- To be done:
Each line should be copied exactly.

** begin **

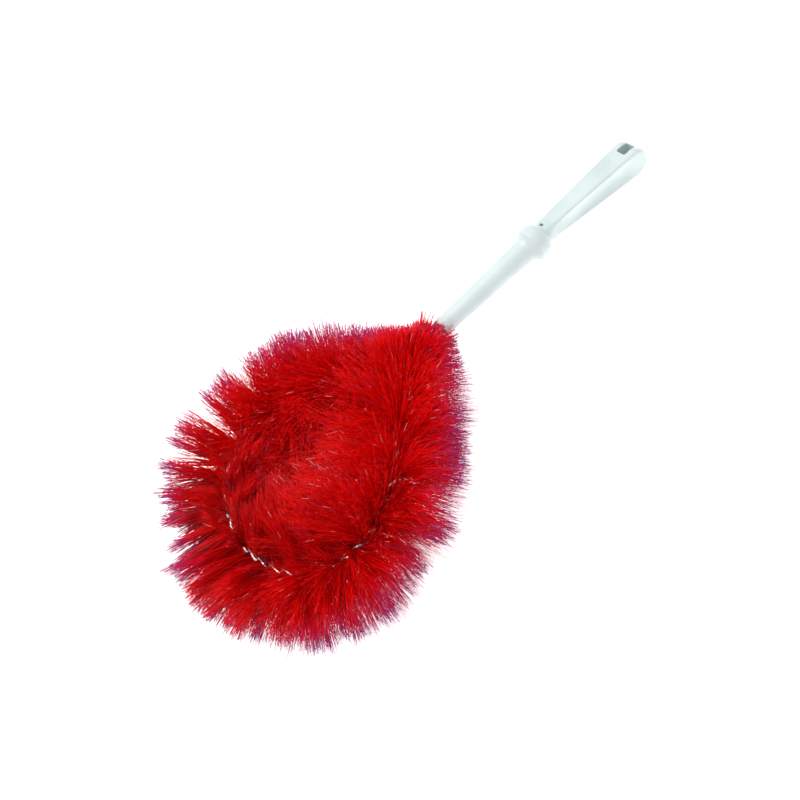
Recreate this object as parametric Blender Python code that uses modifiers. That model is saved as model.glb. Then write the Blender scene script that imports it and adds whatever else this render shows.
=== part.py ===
"""Round twisted-wire brush: a moulded grip, two wires twisted into one loop, and the bristles they hold.

The brush lies at rest: the loop is level, the bristle tips and the end of the grip touch z = 0,
the grip points to +X, and the origin is under the middle of the whole brush.
"""

import math

import bmesh
import bpy
from mathutils import Vector
from mathutils.geometry import interpolate_bezier

GAP = 0.0003

# Handle, measured along its own axis from the nose, where the wires come out.
HANDLE_LENGTH = 0.175
NOSE_DIAMETER = 0.0122
SHANK_DIAMETER = 0.0164
NOSE_ROUNDING = 0.0010
COLLAR_AT = 0.0715
COLLAR_EDGE_AT = 0.0775
COLLAR_BACK_AT = 0.0822
COLLAR_END_AT = 0.0880
COLLAR_DIAMETER = 0.0242
GRIP_ROOT_AT = 0.0850
GRIP_ROOT_DIAMETER = 0.0160
WAIST_FROM = 0.0885
WAIST_AT = 0.0970
WAIST_WIDTH = 0.0116
WAIST_BOTTOM = 0.0066
GRIP_TOP = 0.0064
GRIP_END_WIDTH = 0.0170
GRIP_END_BOTTOM = 0.0143
END_RADIUS = (GRIP_TOP + GRIP_END_BOTTOM) / 2
END_CENTRE_AT = HANDLE_LENGTH - END_RADIUS
END_CENTRE_BELOW = (GRIP_END_BOTTOM - GRIP_TOP) / 2
END_NARROWING = 0.12
GRIP_SQUARENESS = 10.0
SCOOP_DEPTH = 0.0016
SCOOP_REACH = 0.80
SCOOP_START = 0.10
SCOOP_FADE_IN = 0.30
SCOOP_FADE_OUT = 0.15
SECTION_POINTS = 32
TURN_STEPS = 28

# Openings in the handle.
HANG_SLOT_LENGTH = 0.0095
HANG_SLOT_WIDTH = 0.0066
HANG_SLOT_FROM_END = 0.0094
VENT_DIAMETER = 0.0026
VENT_AT = 0.0905
VENT_DEPTH = 0.0050
SOCKET_DEPTH = 0.0360
SOCKET_WIDTH = 0.0104
SOCKET_HEIGHT = 0.0068
CUTTER_OVERSHOOT = 0.0010
WIRE_END_CLEARANCE = 0.0020

# The two wires of the twist, and the loop that they are bent into.
STRAND_DIAMETER = 0.0023
TWIST_RADIUS = 0.00135
TWIST_PITCH = 0.0200
POINTS_PER_TURN = 8
LEG_OFFSET = 0.0026
NOSE_TO_BEND = 0.0080
BEND_TANGENT = 0.0059
STEM_LENGTH = 0.0180
LOOP_LENGTH = 0.1720
LOOP_HALF_WIDTH = 0.0600
WIDEST_AT = 0.1220
SPLIT_HANDLE = 0.0240
SHOULDER_HANDLE = 0.0520
CIRCLE_HANDLE = 0.5523
PATH_STEP = 0.0005

# Bristles, as solid rings of tufts round the twist. The -Y leg fills out sooner than the +Y leg.
BRISTLE_REACH = 0.0440
NECK_REACH_SHARE = 0.34
FULL_REACH_AFTER_FIRST = 0.0720
FULL_REACH_AFTER_LAST = 0.0450
INNER_TRIM = 0.10
BORE_RADIUS = 0.0030
NECK_BORE_SIDE = 0.0036
NECK_BORE_HEIGHT = 0.0035
NECK_START = 0.0060
NECK_END = 0.0250
NECK_RINGS = 2
FIRST_TUFT_AT = 0.0290
TUFT_RINGS = 20
SPANS_PER_RING = 2
RING_SIDES = 16

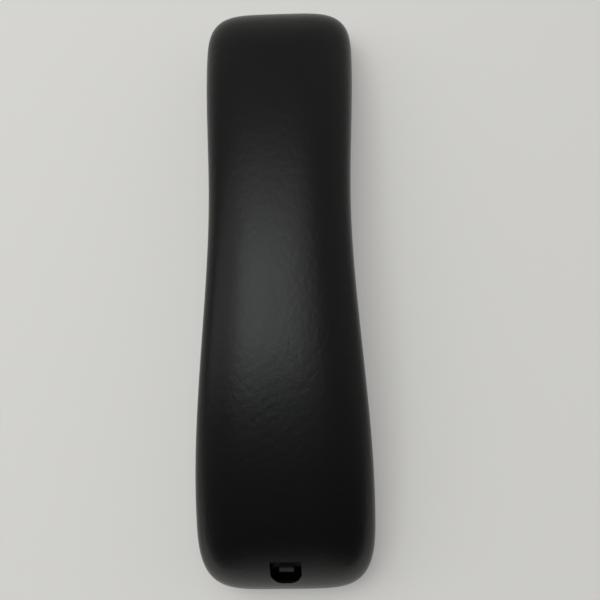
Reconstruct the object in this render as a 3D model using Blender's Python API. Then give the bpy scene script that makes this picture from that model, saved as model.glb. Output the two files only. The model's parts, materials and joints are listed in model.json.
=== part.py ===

** end **

- Written response:
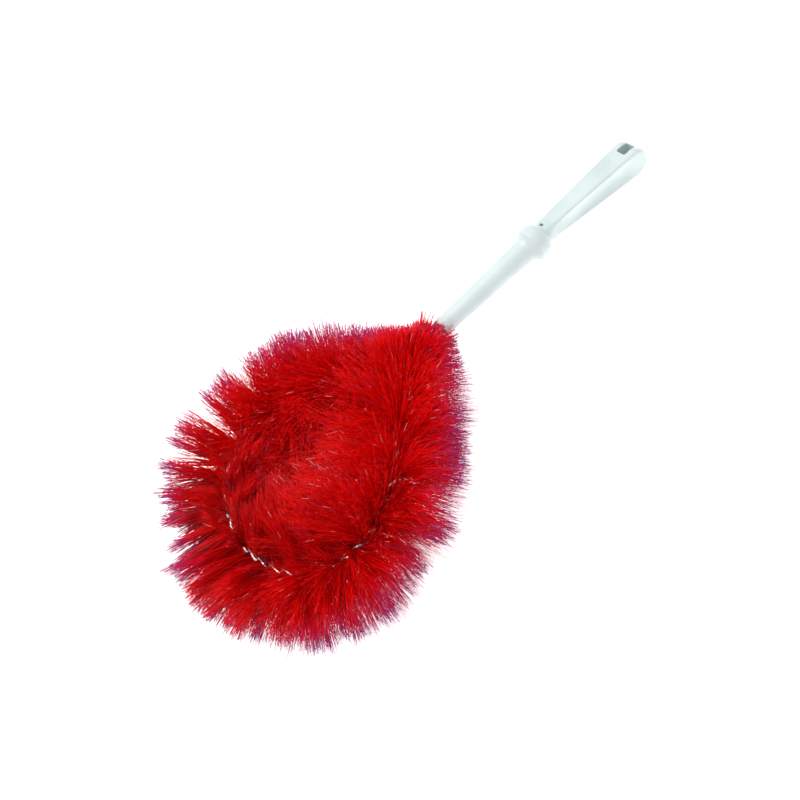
Recreate this object as parametric Blender Python code that uses modifiers. That model is saved as model.glb. Then write the Blender scene script that imports it and adds whatever else this render shows.
=== part.py ===
"""Round twisted-wire brush: a moulded grip, two wires twisted into one loop, and the bristles they hold.

The brush lies at rest: the loop is level, the bristle tips and the end of the grip touch z = 0,
the grip points to +X, and the origin is under the middle of the whole brush.
"""

import math

import bmesh
import bpy
from mathutils import Vector
from mathutils.geometry import interpolate_bezier

GAP = 0.0003

# Handle, measured along its own axis from the nose, where the wires come out.
HANDLE_LENGTH = 0.175
NOSE_DIAMETER = 0.0122
SHANK_DIAMETER = 0.0164
NOSE_ROUNDING = 0.0010
COLLAR_AT = 0.0715
COLLAR_EDGE_AT = 0.0775
COLLAR_BACK_AT = 0.0822
COLLAR_END_AT = 0.0880
COLLAR_DIAMETER = 0.0242
GRIP_ROOT_AT = 0.0850
GRIP_ROOT_DIAMETER = 0.0160
WAIST_FROM = 0.0885
WAIST_AT = 0.0970
WAIST_WIDTH = 0.0116
WAIST_BOTTOM = 0.0066
GRIP_TOP = 0.0064
GRIP_END_WIDTH = 0.0170
GRIP_END_BOTTOM = 0.0143
END_RADIUS = (GRIP_TOP + GRIP_END_BOTTOM) / 2
END_CENTRE_AT = HANDLE_LENGTH - END_RADIUS
END_CENTRE_BELOW = (GRIP_END_BOTTOM - GRIP_TOP) / 2
END_NARROWING = 0.12
GRIP_SQUARENESS = 10.0
SCOOP_DEPTH = 0.0016
SCOOP_REACH = 0.80
SCOOP_START = 0.10
SCOOP_FADE_IN = 0.30
SCOOP_FADE_OUT = 0.15
SECTION_POINTS = 32
TURN_STEPS = 28

# Openings in the handle.
HANG_SLOT_LENGTH = 0.0095
HANG_SLOT_WIDTH = 0.0066
HANG_SLOT_FROM_END = 0.0094
VENT_DIAMETER = 0.0026
VENT_AT = 0.0905
VENT_DEPTH = 0.0050
SOCKET_DEPTH = 0.0360
SOCKET_WIDTH = 0.0104
SOCKET_HEIGHT = 0.0068
CUTTER_OVERSHOOT = 0.0010
WIRE_END_CLEARANCE = 0.0020

# The two wires of the twist, and the loop that they are bent into.
STRAND_DIAMETER = 0.0023
TWIST_RADIUS = 0.00135
TWIST_PITCH = 0.0200
POINTS_PER_TURN = 8
LEG_OFFSET = 0.0026
NOSE_TO_BEND = 0.0080
BEND_TANGENT = 0.0059
STEM_LENGTH = 0.0180
LOOP_LENGTH = 0.1720
LOOP_HALF_WIDTH = 0.0600
WIDEST_AT = 0.1220
SPLIT_HANDLE = 0.0240
SHOULDER_HANDLE = 0.0520
CIRCLE_HANDLE = 0.5523
PATH_STEP = 0.0005

# Bristles, as solid rings of tufts round the twist. The -Y leg fills out sooner than the +Y leg.
BRISTLE_REACH = 0.0440
NECK_REACH_SHARE = 0.34
FULL_REACH_AFTER_FIRST = 0.0720
FULL_REACH_AFTER_LAST = 0.0450
INNER_TRIM = 0.10
BORE_RADIUS = 0.0030
NECK_BORE_SIDE = 0.0036
NECK_BORE_HEIGHT = 0.0035
NECK_START = 0.0060
NECK_END = 0.0250
NECK_RINGS = 2
FIRST_TUFT_AT = 0.0290
TUFT_RINGS = 20
SPANS_PER_RING = 2
RING_SIDES = 16

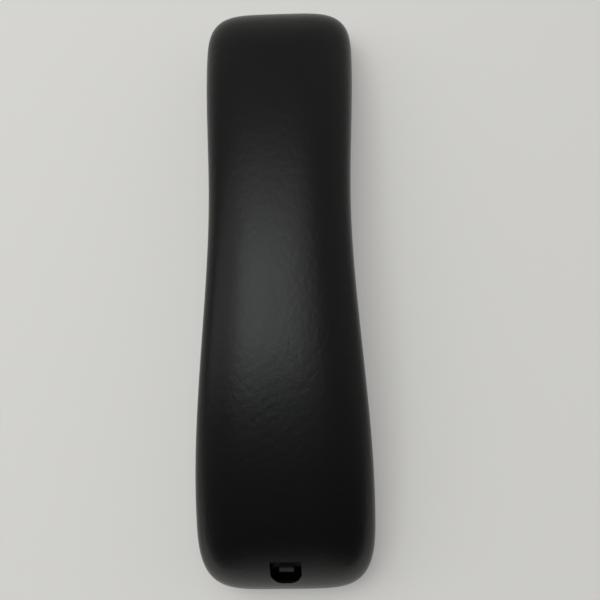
Reconstruct the object in this render as a 3D model using Blender's Python API. Then give the bpy scene script that makes this picture from that model, saved as model.glb. Output the two files only. The model's parts, materials and joints are listed in model.json.
=== part.py ===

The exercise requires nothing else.